Task goal
Please report every line from the material that contains the word "part".

Recorded information
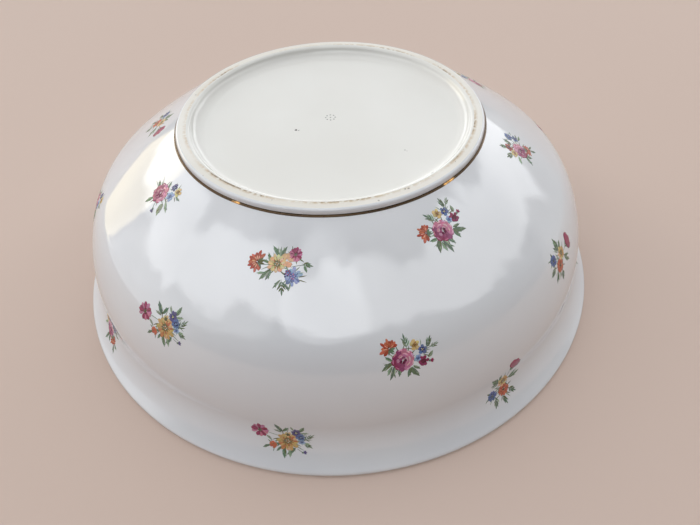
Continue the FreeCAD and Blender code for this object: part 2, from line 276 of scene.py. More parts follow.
def bumped(tree, shader, height, distance):
    bump = addNode(tree, "ShaderNodeBump", {"Height": height, "Distance": distance, "Strength": 1.0})
    tree.links.new(bump.outputs[0], shader.inputs["Normal"])


glazeLook = {
    # slow is how many slow waves go in a metre, share is the part of the cells that hold a speck
    "wall": {"white": (0.905, 0.912, 0.925), "shade": (0.885, 0.893, 0.91), "slow": 26.0, "share": 0.0,
             "ior": 1.85},
    "base": {"white": (0.925, 0.922, 0.905), "shade": (0.91, 0.905, 0.885), "slow": 34.0, "share": 0.0008,
             "ior": 1.6},
    "inside": {"white": (0.925, 0.93, 0.938), "shade": (0.905, 0.91, 0.925), "slow": 24.0, "share": 0.0008,
               "ior": 1.85},
    "speck": (0.30, 0.27, 0.24),
    "roughness": (0.025, 0.055),
}


def glazeMaterial(name, look, surface):
    # clear gloss over white: the body's tint drifts a little, the gloss has slow waves and fine orange peel
    material, tree, shader = newMaterial(name, IOR=look["ior"])
    fired = addNode(tree, "ShaderNodeGroup", {"Place": objectPlace(tree), "Slow Size": look["slow"],
                                              "Speck Share": look["share"]}, node_tree=surface)
    drift = ramp(tree, fired.outputs["Patches"], 0.35, 0.65)
    body = mixColours(tree, drift, paint(*look["shade"]), paint(*look["white"]))
    specks = times(tree, fired.outputs["Specks"], 0.7)
    tree.links.new(mixColours(tree, specks, body, paint(*glazeLook["speck"])), shader.inputs["Base Color"])
    gloss = ramp(tree, fired.outputs["Patches"], 0.3, 0.7, *glazeLook["roughness"])
    tree.links.new(gloss, shader.inputs["Roughness"])
    bumped(tree, shader, fired.outputs["Height"], relief["glaze"])
    return material


footLook = {
    "bare": (0.90, 0.885, 0.85), "pale": (0.945, 0.935, 0.91), "stain": (0.74, 0.62, 0.44),
    "grime": (0.36, 0.30, 0.25), "dirtRadius": 62.9 * mm, "stainWidth": 1.5 * mm, "grimeWidth": 0.5 * mm,
}


def bareFootMaterial(surface):
    # unglazed porcelain, ground smooth; a soft brown stain and dark grime lie in patches along the
    # inner edge of its face
    material, tree, shader = newMaterial("bareFoot", Roughness=0.45, Specular_IOR_Level=0.4)
    place = objectPlace(tree)
    fired = addNode(tree, "ShaderNodeGroup", {"Place": place, "Speck Size": 520.0, "Speck Share": 0.035},
                    node_tree=surface)
    colour = mixColours(tree, ramp(tree, fired.outputs["Patches"], 0.35, 0.7), paint(*footLook["bare"]),
                        paint(*footLook["pale"]))
    broken, fine = noise(tree, place, waves["stain"], 5.0), noise(tree, place, waves["grinding"], 3.0)
    beyond = maths(tree, "SUBTRACT", axisDistance(tree, place), footLook["dirtRadius"])
    away = maths(tree, "ABSOLUTE", beyond)
    for dirt, low, high, amount in (("stain", 0.30, 0.62, 0.75), ("grime", 0.50, 0.66, 0.8)):
        line = ramp(tree, away, footLook[dirt + "Width"], 0.0)
        caught = times(tree, ramp(tree, broken, low, high), ramp(tree, fine, 0.3, 0.6))
        covered = times(tree, times(tree, line, caught), amount)
        colour = mixColours(tree, covered, colour, paint(*footLook[dirt]))
    specks = times(tree, fired.outputs["Specks"], 0.6)
    tree.links.new(mixColours(tree, specks, colour, paint(*footLook["grime"])), shader.inputs["Base Color"])
    tree.links.new(ramp(tree, fine, 0.3, 0.7, 0.36, 0.56), shader.inputs["Roughness"])
    bumped(tree, shader, fine, relief["grinding"])
    return material


# the dark gold tone is a painted reflection of dark surroundings, the bright tone makes painted glints
goldLook = {"bright": (0.93, 0.72, 0.46), "paintedDarkReflection": (0.33, 0.27, 0.21), "glaze": (0.88, 0.86, 0.83)}


def goldMaterial():
    # gilding painted dark as a painted reflection of dark surroundings, with painted bright glints in short
    # stretches, and rubbed through to the glaze in a few
    material, tree, shader = newMaterial("goldWithPaintedGlints", IOR=1.5)
    place = objectPlace(tree)
    grain = noise(tree, place, waves["brushing"], 2.0)
    rubsAndGlints = noise(tree, place, waves["rubbingAndGlints"], 5.0, Roughness=0.6)
    uneven = maths(tree, "ADD", rubsAndGlints, times(tree, grain, 0.10))
    # painted dark reflection, with painted bright glints where the noise is high
    paintedGlintGold = mixColours(tree, ramp(tree, uneven, 0.64, 0.72), paint(*goldLook["paintedDarkReflection"]),
                       paint(*goldLook["bright"]))
    worn = ramp(tree, uneven, 0.34, 0.29)
    tree.links.new(mixColours(tree, worn, paintedGlintGold, paint(*goldLook["glaze"])), shader.inputs["Base Color"])
    tree.links.new(maths(tree, "SUBTRACT", 1.0, worn), shader.inputs["Metallic"])
    tree.links.new(ramp(tree, uneven, 0.5, 0.68, 0.30, 0.12), shader.inputs["Roughness"])
    bumped(tree, shader, grain, relief["brushing"])
    return material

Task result
Continue the FreeCAD and Blender code for this object: part 2, from line 276 of scene.py. More parts follow.
    # slow is how many slow waves go in a metre, share is the part of the cells that hold a speck